INPUT →
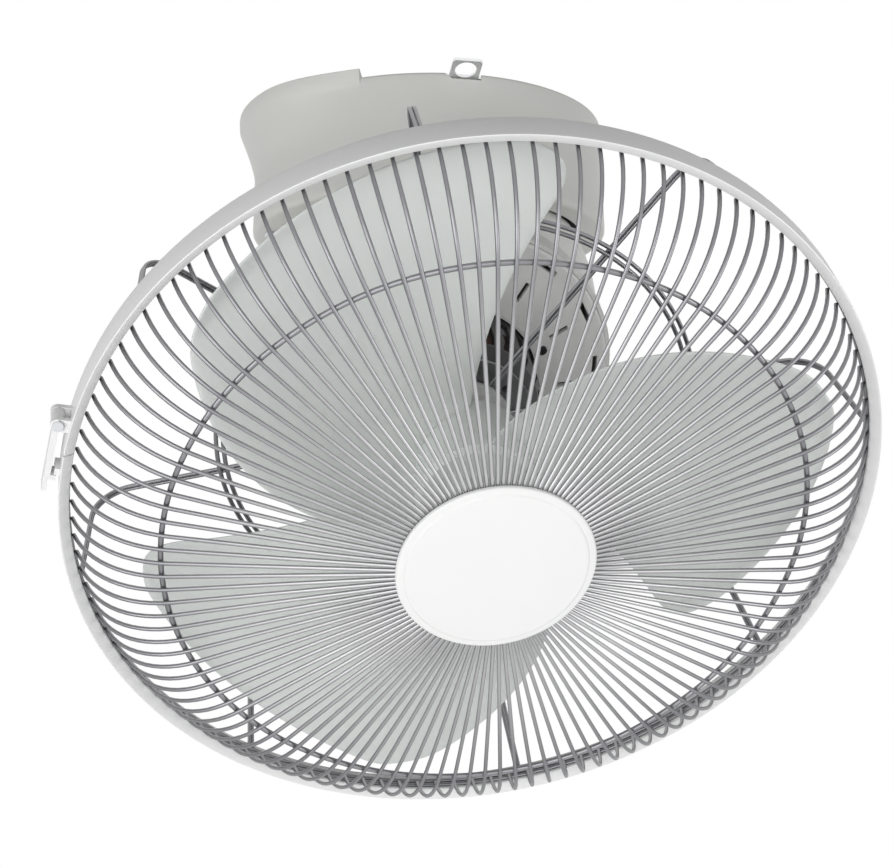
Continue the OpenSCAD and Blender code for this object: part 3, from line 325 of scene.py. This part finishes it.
# %% Finishes
finish = {
    "zinc_steel": metal("bright zinc plate", (0.78, 0.79, 0.80), gloss=(0.28, 0.5), stretch=(14, 1, 1),
                        scale=40),
    "cover_white": plastic("drum plastic", (0.66, 0.66, 0.635), gloss=(0.35, 0.46), drift=0.03, scale=5),
    "screw_steel": metal("plated screws", (0.62, 0.63, 0.65), gloss=(0.25, 0.4)),
    "dark_screws": metal("blackened screws", (0.05, 0.05, 0.055), gloss=(0.35, 0.5)),
    "black_plastic": plastic("black moulding", (0.03, 0.03, 0.032), gloss=(0.4, 0.6), drift=0.15),
    "cable_rubber": plastic("bush rubber", (0.025, 0.025, 0.027), gloss=(0.6, 0.8), drift=0.2, skin=0.2),
    "turned_steel": metal("turned steel", (0.66, 0.67, 0.69), gloss=(0.18, 0.3), stretch=(1, 1, 30)),
    "motor_can": metal("drawn motor can", (0.66, 0.67, 0.66), gloss=(0.25, 0.4)),
    "carbon_brass": metal("brass", (0.62, 0.45, 0.19), gloss=(0.25, 0.4)),
    "bush_bronze": metal("oiled bronze", (0.50, 0.30, 0.14), gloss=(0.3, 0.45)),
    "gear_nylon": plastic("natural nylon", (0.72, 0.71, 0.64), gloss=(0.4, 0.5), glow=0.1),
    "pressed_steel": metal("pressed steel", (0.58, 0.59, 0.60), gloss=(0.3, 0.5), stretch=(14, 1, 1)),
    "washer_fibre": plastic("pressed fibre", (0.14, 0.09, 0.05), gloss=(0.7, 0.85), drift=0.2, skin=0.3),
    "housing_grey": plastic("rear housing plastic", (0.84, 0.84, 0.825), gloss=(0.38, 0.5), drift=0.04,
                            skin=0.08),
    # The motor bells are near-black: partly their dark paint, partly painted shade of the deep opening
    # round the motor.
    "bell_metal": metal("near-black bell with painted shade", (0.016, 0.017, 0.02), gloss=(0.35, 0.5), metallic=0.0),
    "core_steel": metal("laminated core", (0.32, 0.33, 0.35), gloss=(0.4, 0.6), stretch=(1, 1, 40)),
    "winding_copper": metal("enamelled copper", (0.40, 0.13, 0.05), gloss=(0.25, 0.4)),
    "blade_plastic": plastic("blade plastic", (0.81, 0.84, 0.82), gloss=(0.24, 0.34), drift=0.03,
                             dust=0.2, coat=0.2, glow=0.08),
    # The guard wire's grey is darker than its bright plating, as painted shade, and it goes darker still
    # away from the hub disc.
    "guard_wire": metal("guard wire with painted shade", (0.42, 0.42, 0.43), gloss=(0.3, 0.44), scale=30,
                        stretch=(1, 1, 1), painted_shade_colour=(0.23, 0.23, 0.245)),
    "guard_white": plastic("guard plastic", (0.86, 0.865, 0.86), gloss=(0.3, 0.4), drift=0.02, dust=0.15),
}
slot_of = {part["node"]: part["material_slot"] for part in frame["record"]["subparts"]}
for node, solid in frame["nodes"].items():
    solid.data.materials.clear()
    solid.data.materials.append(finish[slot_of[node]])
print("finishes:", len(finish))

# %% [markdown]
# New pieces are built in the head's or the guard's own frame.

# %% Helper that places a finished piece
def piece(name, bm, place, body, material_slot, stands_for=(), crease_angle=40, recalc=True):
    bm.transform(place)
    if recalc:
        bmesh.ops.recalc_face_normals(bm, faces=bm.faces)
    mesh = bpy.data.meshes.new(name)
    bm.to_mesh(mesh)
    bm.free()
    mesh.materials.append(finish[material_slot])
    for face in mesh.polygons:
        face.use_smooth = True
    mesh.set_sharp_from_angle(angle=math.radians(crease_angle))
    made = bpy.data.objects.new(name, mesh)
    scene.collection.objects.link(made)
    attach(made, body)
    if stands_for:
        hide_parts(*stands_for)
    print(name, "faces:", len(mesh.polygons))
    return made


# %% [markdown]
# The drum, the guard ring and the hub disc are turned shapes. Each starts as a half outline with
# its corners rounded off, as a mould leaves them, and is spun about the z axis.

# %% Helpers for turned pieces
MERGE_REACH = 0.005 * MM


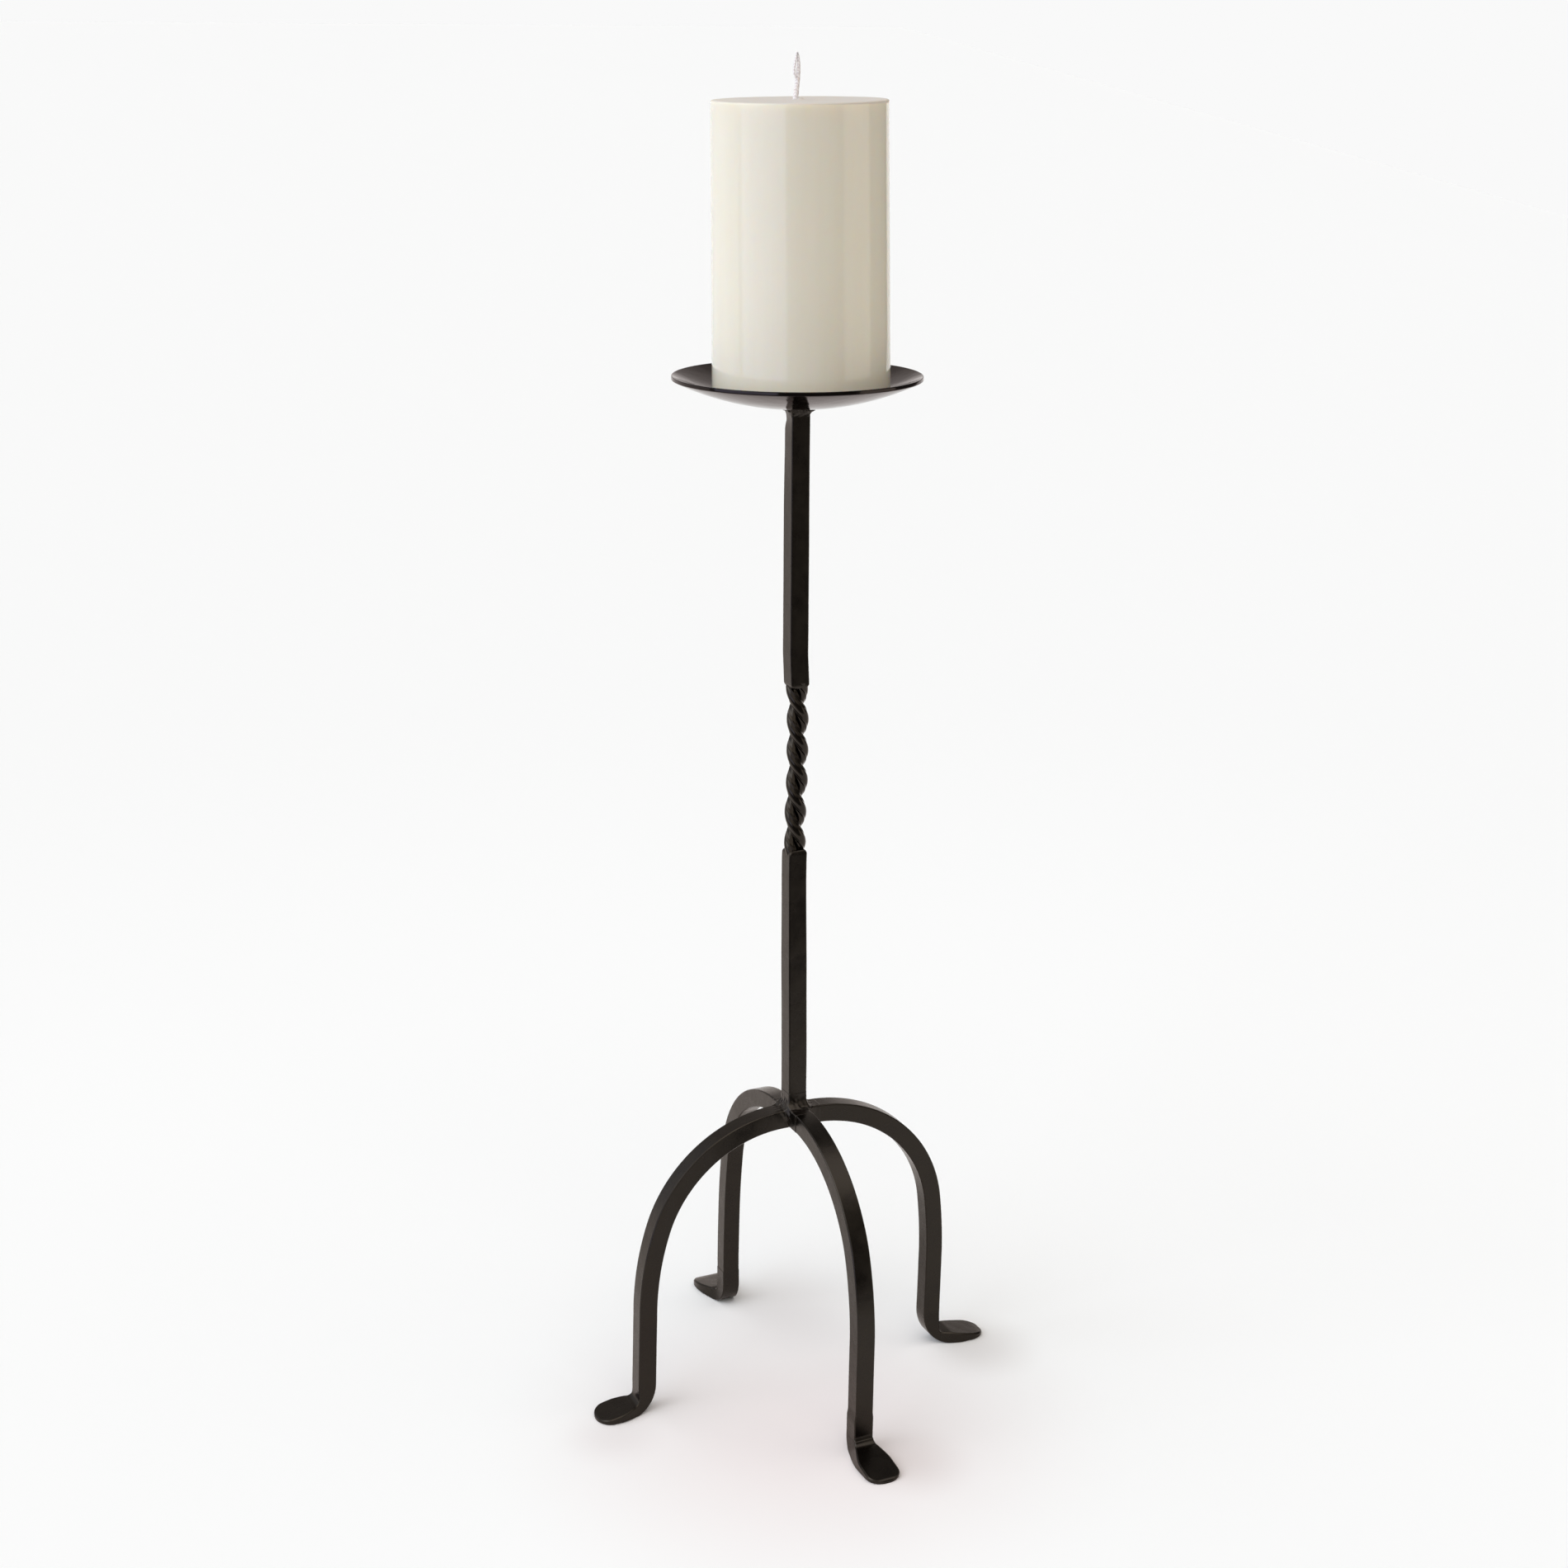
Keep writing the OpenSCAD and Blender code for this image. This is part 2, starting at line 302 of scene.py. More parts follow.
def braided_cotton():
    """Bleached cotton braid, lightly waxed: matt, with its plaits as slanting bands, darker in their grooves
    as painted shade. A light or a dark band takes about 0.7 mm of the wick's length, which is 1 / (3.14
    scale) for a diagonal wave."""
    plait_mm, plait_depth = 0.7, 0.1
    material, tree, surface = new_material("bleached_cotton_braid_waxed")
    place = add_node(tree, "ShaderNodeTexCoord").outputs["Object"]
    plaits = add_node(tree, "ShaderNodeTexWave",
                      {"bands_direction": "DIAGONAL", "Scale": 1 / (3.14 * plait_mm * MM), "Distortion": 1.5},
                      Vector=place).outputs["Fac"]
    # The grooves between the plaits are coloured darker than the ridges: painted shade
    tone = add_node(tree, "ShaderNodeMix",
                    {"data_type": "RGBA", "A": colour("#ddd5d5"), "B": colour("#f6f1f1")}, Factor=plaits)
    bump = add_node(tree, "ShaderNodeBump", {"Strength": 0.7, "Distance": plait_depth * MM}, Height=plaits)
    tree.links.new(tone.outputs["Result"], surface.inputs["Base Color"])
    tree.links.new(bump.outputs[0], surface.inputs["Normal"])
    surface.inputs["Roughness"].default_value = 0.7
    surface.inputs["Subsurface Weight"].default_value = 0.8
    surface.inputs["Subsurface Radius"].default_value = (1.0, 0.95, 0.9)
    surface.inputs["Subsurface Scale"].default_value = 1.2 * MM
    return material


wax = ivory_paraffin()
cotton = braided_cotton()


# ---------------------------------------------------------------- stem bars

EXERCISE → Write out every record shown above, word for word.

RESULT BELOW →
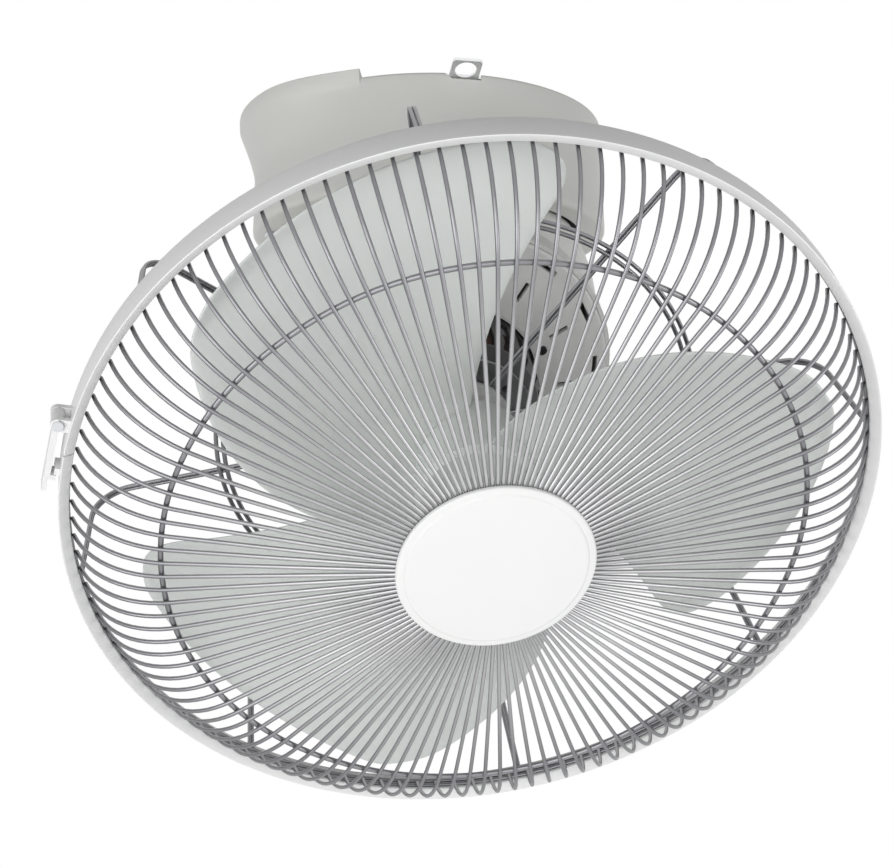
Continue the OpenSCAD and Blender code for this object: part 3, from line 325 of scene.py. This part finishes it.
# %% Finishes
finish = {
    "zinc_steel": metal("bright zinc plate", (0.78, 0.79, 0.80), gloss=(0.28, 0.5), stretch=(14, 1, 1),
                        scale=40),
    "cover_white": plastic("drum plastic", (0.66, 0.66, 0.635), gloss=(0.35, 0.46), drift=0.03, scale=5),
    "screw_steel": metal("plated screws", (0.62, 0.63, 0.65), gloss=(0.25, 0.4)),
    "dark_screws": metal("blackened screws", (0.05, 0.05, 0.055), gloss=(0.35, 0.5)),
    "black_plastic": plastic("black moulding", (0.03, 0.03, 0.032), gloss=(0.4, 0.6), drift=0.15),
    "cable_rubber": plastic("bush rubber", (0.025, 0.025, 0.027), gloss=(0.6, 0.8), drift=0.2, skin=0.2),
    "turned_steel": metal("turned steel", (0.66, 0.67, 0.69), gloss=(0.18, 0.3), stretch=(1, 1, 30)),
    "motor_can": metal("drawn motor can", (0.66, 0.67, 0.66), gloss=(0.25, 0.4)),
    "carbon_brass": metal("brass", (0.62, 0.45, 0.19), gloss=(0.25, 0.4)),
    "bush_bronze": metal("oiled bronze", (0.50, 0.30, 0.14), gloss=(0.3, 0.45)),
    "gear_nylon": plastic("natural nylon", (0.72, 0.71, 0.64), gloss=(0.4, 0.5), glow=0.1),
    "pressed_steel": metal("pressed steel", (0.58, 0.59, 0.60), gloss=(0.3, 0.5), stretch=(14, 1, 1)),
    "washer_fibre": plastic("pressed fibre", (0.14, 0.09, 0.05), gloss=(0.7, 0.85), drift=0.2, skin=0.3),
    "housing_grey": plastic("rear housing plastic", (0.84, 0.84, 0.825), gloss=(0.38, 0.5), drift=0.04,
                            skin=0.08),
    # The motor bells are near-black: partly their dark paint, partly painted shade of the deep opening
    # round the motor.
    "bell_metal": metal("near-black bell with painted shade", (0.016, 0.017, 0.02), gloss=(0.35, 0.5), metallic=0.0),
    "core_steel": metal("laminated core", (0.32, 0.33, 0.35), gloss=(0.4, 0.6), stretch=(1, 1, 40)),
    "winding_copper": metal("enamelled copper", (0.40, 0.13, 0.05), gloss=(0.25, 0.4)),
    "blade_plastic": plastic("blade plastic", (0.81, 0.84, 0.82), gloss=(0.24, 0.34), drift=0.03,
                             dust=0.2, coat=0.2, glow=0.08),
    # The guard wire's grey is darker than its bright plating, as painted shade, and it goes darker still
    # away from the hub disc.
    "guard_wire": metal("guard wire with painted shade", (0.42, 0.42, 0.43), gloss=(0.3, 0.44), scale=30,
                        stretch=(1, 1, 1), painted_shade_colour=(0.23, 0.23, 0.245)),
    "guard_white": plastic("guard plastic", (0.86, 0.865, 0.86), gloss=(0.3, 0.4), drift=0.02, dust=0.15),
}
slot_of = {part["node"]: part["material_slot"] for part in frame["record"]["subparts"]}
for node, solid in frame["nodes"].items():
    solid.data.materials.clear()
    solid.data.materials.append(finish[slot_of[node]])
print("finishes:", len(finish))

# %% [markdown]
# New pieces are built in the head's or the guard's own frame.

# %% Helper that places a finished piece
def piece(name, bm, place, body, material_slot, stands_for=(), crease_angle=40, recalc=True):
    bm.transform(place)
    if recalc:
        bmesh.ops.recalc_face_normals(bm, faces=bm.faces)
    mesh = bpy.data.meshes.new(name)
    bm.to_mesh(mesh)
    bm.free()
    mesh.materials.append(finish[material_slot])
    for face in mesh.polygons:
        face.use_smooth = True
    mesh.set_sharp_from_angle(angle=math.radians(crease_angle))
    made = bpy.data.objects.new(name, mesh)
    scene.collection.objects.link(made)
    attach(made, body)
    if stands_for:
        hide_parts(*stands_for)
    print(name, "faces:", len(mesh.polygons))
    return made


# %% [markdown]
# The drum, the guard ring and the hub disc are turned shapes. Each starts as a half outline with
# its corners rounded off, as a mould leaves them, and is spun about the z axis.

# %% Helpers for turned pieces
MERGE_REACH = 0.005 * MM


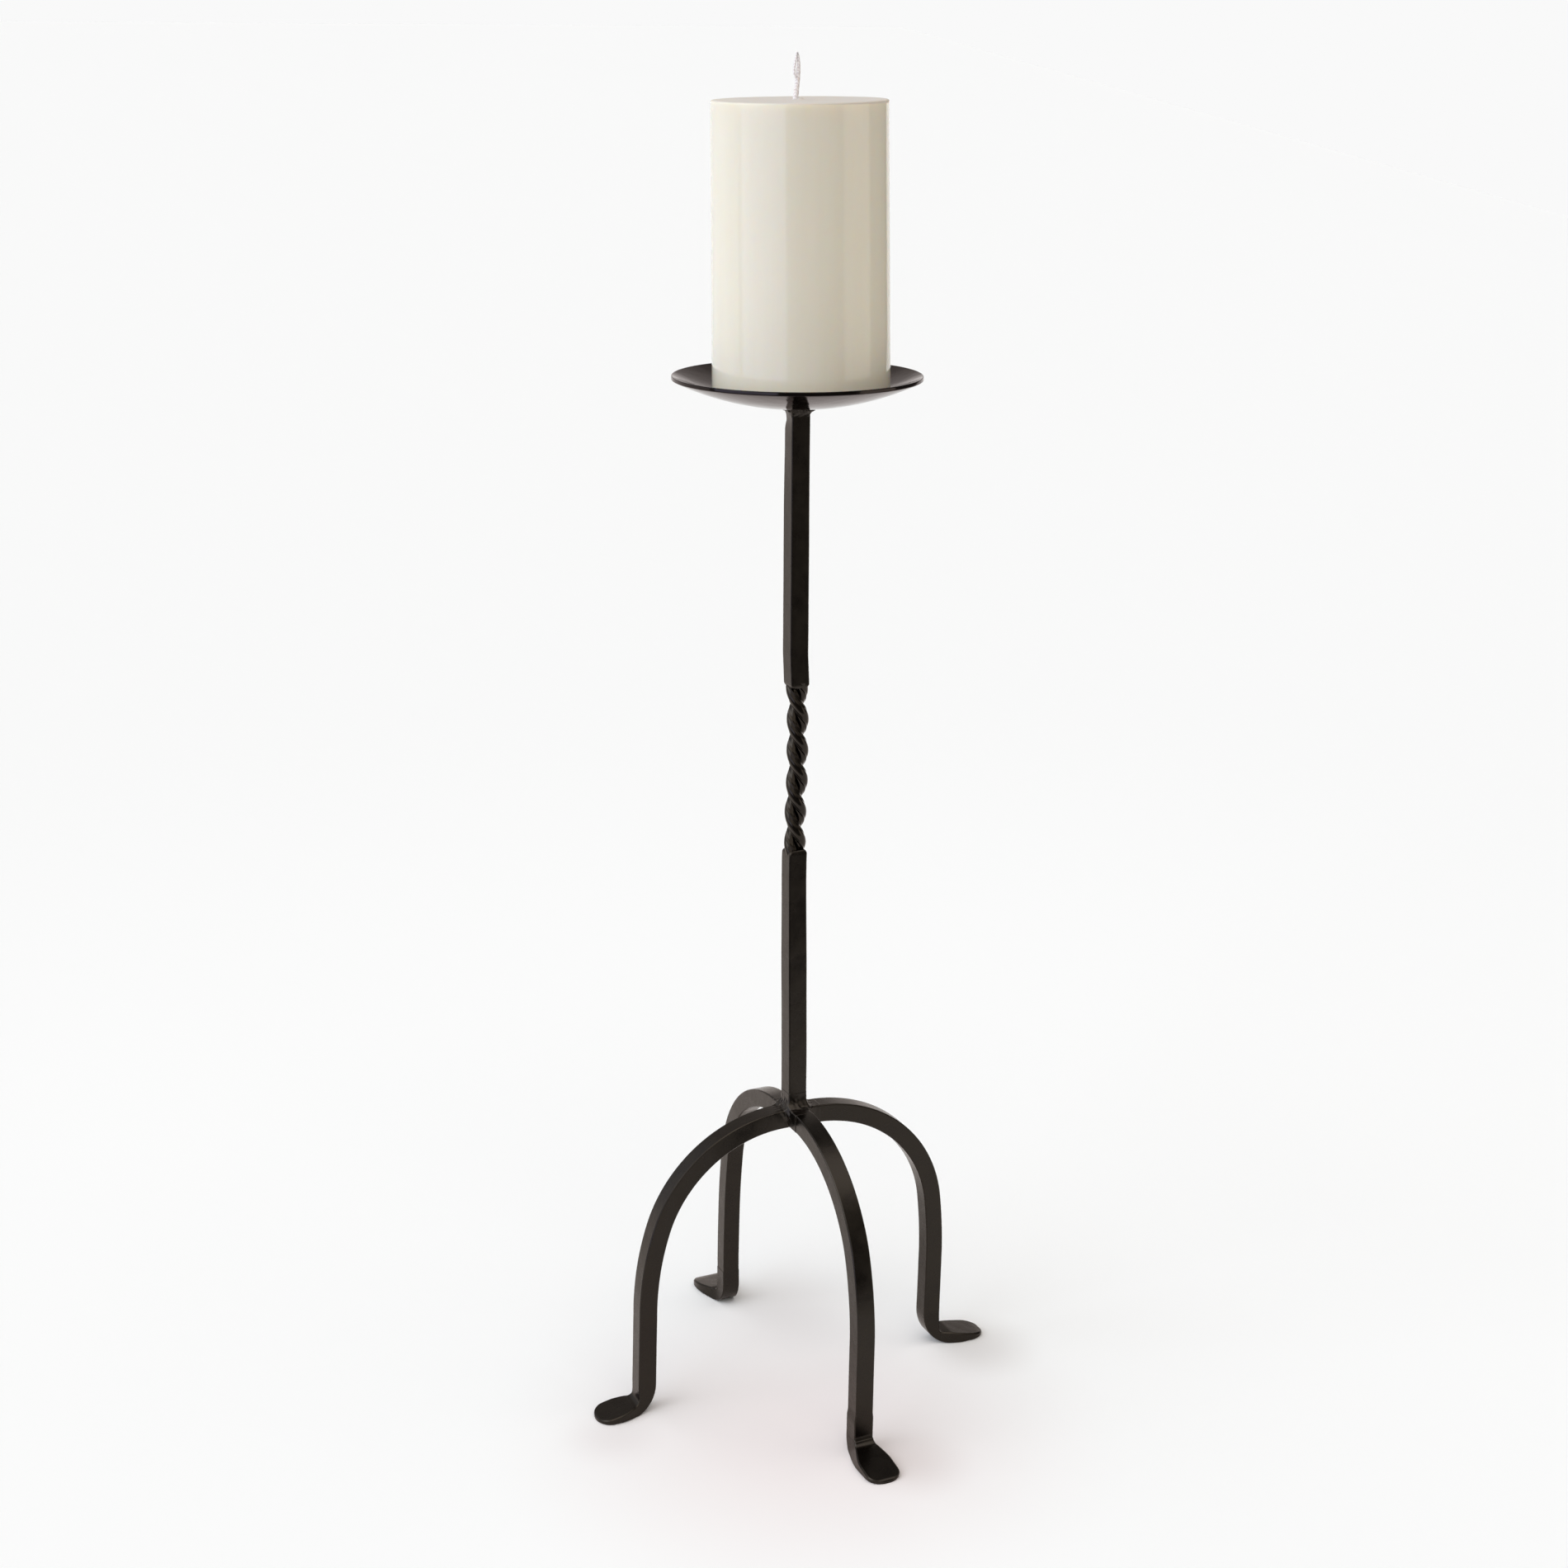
Keep writing the OpenSCAD and Blender code for this image. This is part 2, starting at line 302 of scene.py. More parts follow.
def braided_cotton():
    """Bleached cotton braid, lightly waxed: matt, with its plaits as slanting bands, darker in their grooves
    as painted shade. A light or a dark band takes about 0.7 mm of the wick's length, which is 1 / (3.14
    scale) for a diagonal wave."""
    plait_mm, plait_depth = 0.7, 0.1
    material, tree, surface = new_material("bleached_cotton_braid_waxed")
    place = add_node(tree, "ShaderNodeTexCoord").outputs["Object"]
    plaits = add_node(tree, "ShaderNodeTexWave",
                      {"bands_direction": "DIAGONAL", "Scale": 1 / (3.14 * plait_mm * MM), "Distortion": 1.5},
                      Vector=place).outputs["Fac"]
    # The grooves between the plaits are coloured darker than the ridges: painted shade
    tone = add_node(tree, "ShaderNodeMix",
                    {"data_type": "RGBA", "A": colour("#ddd5d5"), "B": colour("#f6f1f1")}, Factor=plaits)
    bump = add_node(tree, "ShaderNodeBump", {"Strength": 0.7, "Distance": plait_depth * MM}, Height=plaits)
    tree.links.new(tone.outputs["Result"], surface.inputs["Base Color"])
    tree.links.new(bump.outputs[0], surface.inputs["Normal"])
    surface.inputs["Roughness"].default_value = 0.7
    surface.inputs["Subsurface Weight"].default_value = 0.8
    surface.inputs["Subsurface Radius"].default_value = (1.0, 0.95, 0.9)
    surface.inputs["Subsurface Scale"].default_value = 1.2 * MM
    return material


wax = ivory_paraffin()
cotton = braided_cotton()


# ---------------------------------------------------------------- stem bars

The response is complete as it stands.